* Start Input material *
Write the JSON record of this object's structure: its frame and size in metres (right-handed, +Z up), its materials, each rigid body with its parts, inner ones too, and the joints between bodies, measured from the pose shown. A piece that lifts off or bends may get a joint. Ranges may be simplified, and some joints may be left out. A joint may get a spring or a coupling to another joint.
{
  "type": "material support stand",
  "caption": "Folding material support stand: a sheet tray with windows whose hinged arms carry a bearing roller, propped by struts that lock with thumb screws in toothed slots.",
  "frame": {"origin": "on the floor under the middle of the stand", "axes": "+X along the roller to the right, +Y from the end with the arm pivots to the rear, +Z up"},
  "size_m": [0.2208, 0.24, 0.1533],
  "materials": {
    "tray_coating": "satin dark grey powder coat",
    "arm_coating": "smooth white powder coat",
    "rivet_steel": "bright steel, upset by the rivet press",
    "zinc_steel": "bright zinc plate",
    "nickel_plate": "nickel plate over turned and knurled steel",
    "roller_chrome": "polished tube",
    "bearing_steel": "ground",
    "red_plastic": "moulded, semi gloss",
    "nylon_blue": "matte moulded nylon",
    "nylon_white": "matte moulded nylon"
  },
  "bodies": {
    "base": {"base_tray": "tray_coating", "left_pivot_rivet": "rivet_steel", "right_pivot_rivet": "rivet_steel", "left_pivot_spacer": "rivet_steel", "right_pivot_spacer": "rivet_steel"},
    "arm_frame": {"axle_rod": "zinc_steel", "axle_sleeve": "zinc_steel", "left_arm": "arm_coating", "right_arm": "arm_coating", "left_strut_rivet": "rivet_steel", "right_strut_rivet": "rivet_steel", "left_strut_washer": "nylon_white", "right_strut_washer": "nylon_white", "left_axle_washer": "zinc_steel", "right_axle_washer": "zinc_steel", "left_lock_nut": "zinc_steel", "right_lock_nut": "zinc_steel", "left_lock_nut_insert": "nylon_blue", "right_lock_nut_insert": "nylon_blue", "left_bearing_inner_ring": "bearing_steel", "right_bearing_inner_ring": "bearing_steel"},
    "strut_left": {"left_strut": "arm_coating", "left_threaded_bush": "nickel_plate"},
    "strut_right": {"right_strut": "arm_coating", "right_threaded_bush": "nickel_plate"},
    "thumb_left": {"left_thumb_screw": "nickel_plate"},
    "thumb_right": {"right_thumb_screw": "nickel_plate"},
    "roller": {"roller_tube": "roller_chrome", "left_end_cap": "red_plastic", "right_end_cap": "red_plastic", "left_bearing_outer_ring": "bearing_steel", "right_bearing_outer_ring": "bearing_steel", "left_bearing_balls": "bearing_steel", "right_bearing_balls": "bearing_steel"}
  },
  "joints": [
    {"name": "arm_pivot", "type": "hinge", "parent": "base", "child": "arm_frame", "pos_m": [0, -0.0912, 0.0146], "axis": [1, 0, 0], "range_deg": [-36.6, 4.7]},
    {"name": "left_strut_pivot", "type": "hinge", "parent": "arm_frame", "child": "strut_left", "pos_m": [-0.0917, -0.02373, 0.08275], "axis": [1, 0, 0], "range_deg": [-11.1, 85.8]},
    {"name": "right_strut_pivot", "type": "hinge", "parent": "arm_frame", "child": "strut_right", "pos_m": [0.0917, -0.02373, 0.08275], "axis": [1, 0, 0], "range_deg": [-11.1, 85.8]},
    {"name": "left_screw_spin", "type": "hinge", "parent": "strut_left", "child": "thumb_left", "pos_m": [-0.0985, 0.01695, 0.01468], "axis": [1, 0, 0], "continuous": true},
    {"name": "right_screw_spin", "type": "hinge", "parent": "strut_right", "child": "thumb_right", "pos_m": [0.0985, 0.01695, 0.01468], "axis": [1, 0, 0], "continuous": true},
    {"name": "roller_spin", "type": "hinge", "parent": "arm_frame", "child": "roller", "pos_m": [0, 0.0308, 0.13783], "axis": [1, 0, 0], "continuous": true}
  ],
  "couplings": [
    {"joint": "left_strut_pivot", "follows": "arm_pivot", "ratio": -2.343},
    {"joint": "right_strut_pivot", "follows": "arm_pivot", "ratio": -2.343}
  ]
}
* End Input material *
* Start Input material *
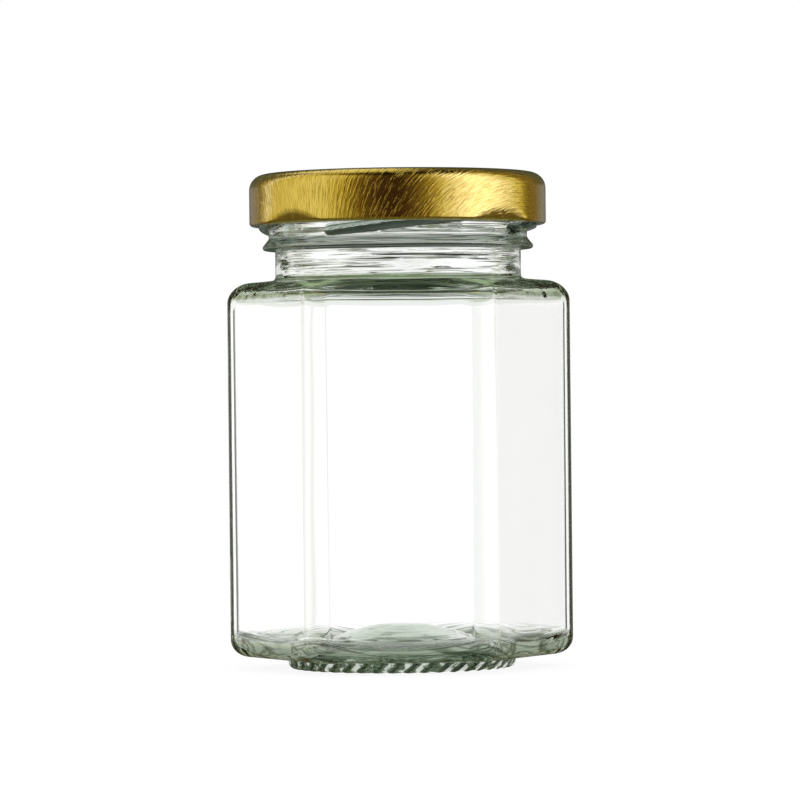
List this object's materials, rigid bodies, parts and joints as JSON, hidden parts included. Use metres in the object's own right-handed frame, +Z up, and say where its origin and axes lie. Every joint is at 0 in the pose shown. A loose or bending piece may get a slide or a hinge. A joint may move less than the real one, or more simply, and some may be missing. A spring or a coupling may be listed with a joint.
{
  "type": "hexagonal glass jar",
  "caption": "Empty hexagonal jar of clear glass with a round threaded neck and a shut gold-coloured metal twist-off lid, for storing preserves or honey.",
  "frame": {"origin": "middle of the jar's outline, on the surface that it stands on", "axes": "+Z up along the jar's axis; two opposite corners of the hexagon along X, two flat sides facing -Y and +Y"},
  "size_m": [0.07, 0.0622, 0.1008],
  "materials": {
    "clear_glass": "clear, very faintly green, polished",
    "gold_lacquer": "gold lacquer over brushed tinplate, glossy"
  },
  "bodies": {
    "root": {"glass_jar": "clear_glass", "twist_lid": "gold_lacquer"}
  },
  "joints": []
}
* End Input material *
### Short problem:
Check each line above for the word "from", and copy the lines where it appears.

### Full output:
Write the JSON record of this object's structure: its frame and size in metres (right-handed, +Z up), its materials, each rigid body with its parts, inner ones too, and the joints between bodies, measured from the pose shown. A piece that lifts off or bends may get a joint. Ranges may be simplified, and some joints may be left out. A joint may get a spring or a coupling to another joint.
  "frame": {"origin": "on the floor under the middle of the stand", "axes": "+X along the roller to the right, +Y from the end with the arm pivots to the rear, +Z up"},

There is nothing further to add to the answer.